Typically, the scheduler considers factors such as resource availability, node affinity, pod priorities, and more to make optimal scheduling decisions.

kube-scheduler is the default scheduler for Kubernetes and runs as part of the control plane.

💡 Notice that kube-scheduler is the default scheduler.

Kubernetes allows users to implement their own schedulers if they want to customize the scheduling process.

kube-scheduler in a Kubernetes cluster

kube-scheduler in a Kubernetes cluster

Assigning Pods to Nodes

Before installing kube-scheduler, let's explore how Kubernetes assigns Pods to Nodes.

Create a new Pod to see what happens when there is no scheduler:

kubectl apply -f - <<EOF
apiVersion: v1
kind: Pod
metadata:
  name: podinfo-unscheduled
spec:
  automountServiceAccountToken: false
  containers:
    - name: podinfo
      image: ghcr.io/stefanprodan/podinfo:latest
EOF

At this point, the Pod exists but remains unscheduled (it has no assigned Node):

kubectl get pod podinfo-unscheduled -o jsonpath='{.spec.nodeName}'

Since there is no scheduler installed, this isn't going to change: the Pod will remain unscheduled.
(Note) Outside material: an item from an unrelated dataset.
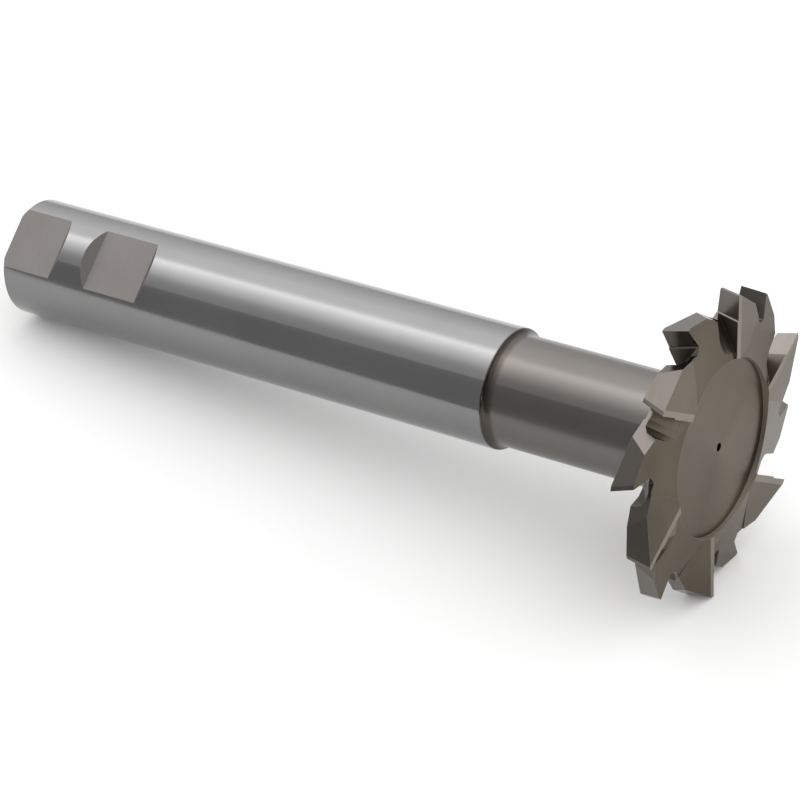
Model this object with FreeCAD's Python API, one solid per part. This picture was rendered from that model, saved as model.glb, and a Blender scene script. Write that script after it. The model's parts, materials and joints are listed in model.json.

It is possible to assign a Pod to a specific Node by setting the nodeName field directly in the Pod specification, essentially bypassing the scheduler.

But in order to do so, you need an existing Node in the cluster.

Create a (fake) Node object that will serve as the scheduling target:

kubectl apply -f - <<EOF
apiVersion: v1
kind: Node
metadata:
  name: worker-01
status:
  capacity:
    cpu: "4"
    memory: 8Gi
    pods: "110"
  allocatable:
    cpu: "4"
    memory: 8Gi
    pods: "110"
  conditions:
    - type: Ready
      status: "True"
      reason: KubeletReady
      message: Node is ready
EOF

💡 This is yet another proof that the kube-apiserver is a plain old REST API server: it doesn't care whether a real machine backs the Node object, it just stores the data.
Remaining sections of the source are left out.